TASK GOAL: Print the data that follows exactly.

--*--

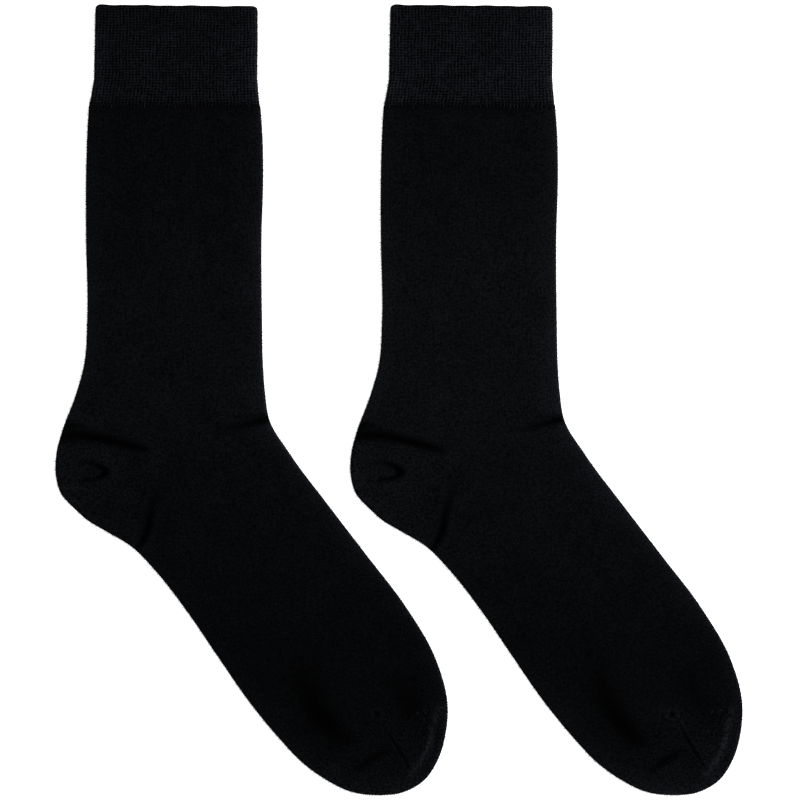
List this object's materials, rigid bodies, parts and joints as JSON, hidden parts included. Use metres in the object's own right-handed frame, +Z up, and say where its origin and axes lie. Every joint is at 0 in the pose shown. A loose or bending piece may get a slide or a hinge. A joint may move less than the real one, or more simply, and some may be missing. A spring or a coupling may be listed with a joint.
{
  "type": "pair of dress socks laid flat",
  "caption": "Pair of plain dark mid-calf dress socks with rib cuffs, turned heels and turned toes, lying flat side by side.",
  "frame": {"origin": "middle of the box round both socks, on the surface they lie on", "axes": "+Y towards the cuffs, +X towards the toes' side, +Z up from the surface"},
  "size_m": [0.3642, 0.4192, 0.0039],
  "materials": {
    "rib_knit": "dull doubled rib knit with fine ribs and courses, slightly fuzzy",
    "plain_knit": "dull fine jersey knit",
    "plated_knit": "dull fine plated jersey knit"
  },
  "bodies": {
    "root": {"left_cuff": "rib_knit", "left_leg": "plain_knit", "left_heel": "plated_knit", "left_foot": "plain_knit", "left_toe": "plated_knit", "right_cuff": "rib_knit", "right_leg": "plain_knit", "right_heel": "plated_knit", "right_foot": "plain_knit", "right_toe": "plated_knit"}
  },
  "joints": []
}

--*--

COMPLETED TASK:
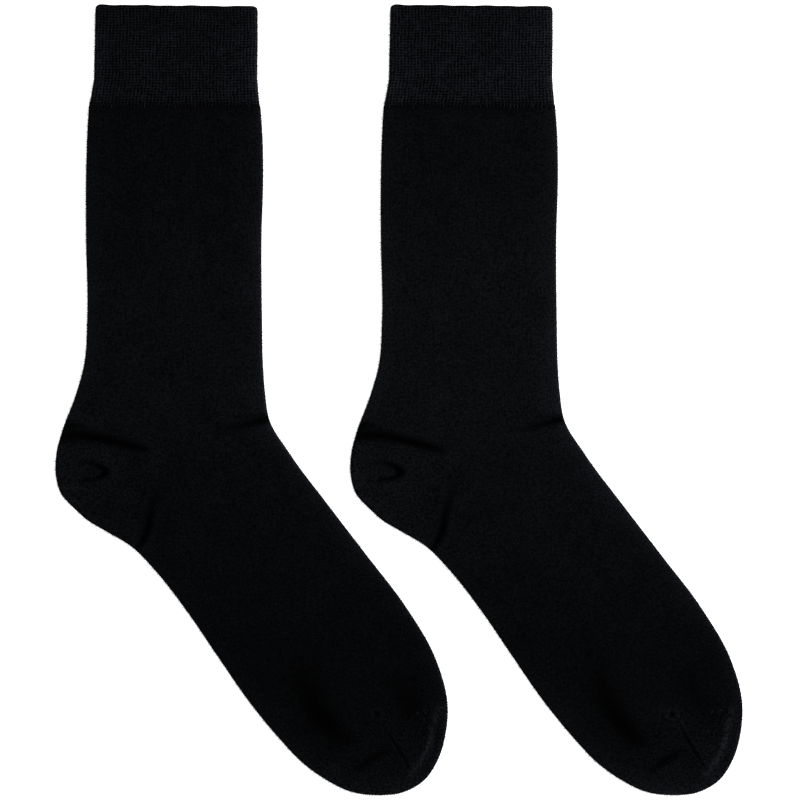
List this object's materials, rigid bodies, parts and joints as JSON, hidden parts included. Use metres in the object's own right-handed frame, +Z up, and say where its origin and axes lie. Every joint is at 0 in the pose shown. A loose or bending piece may get a slide or a hinge. A joint may move less than the real one, or more simply, and some may be missing. A spring or a coupling may be listed with a joint.
{
  "type": "pair of dress socks laid flat",
  "caption": "Pair of plain dark mid-calf dress socks with rib cuffs, turned heels and turned toes, lying flat side by side.",
  "frame": {"origin": "middle of the box round both socks, on the surface they lie on", "axes": "+Y towards the cuffs, +X towards the toes' side, +Z up from the surface"},
  "size_m": [0.3642, 0.4192, 0.0039],
  "materials": {
    "rib_knit": "dull doubled rib knit with fine ribs and courses, slightly fuzzy",
    "plain_knit": "dull fine jersey knit",
    "plated_knit": "dull fine plated jersey knit"
  },
  "bodies": {
    "root": {"left_cuff": "rib_knit", "left_leg": "plain_knit", "left_heel": "plated_knit", "left_foot": "plain_knit", "left_toe": "plated_knit", "right_cuff": "rib_knit", "right_leg": "plain_knit", "right_heel": "plated_knit", "right_foot": "plain_knit", "right_toe": "plated_knit"}
  },
  "joints": []
}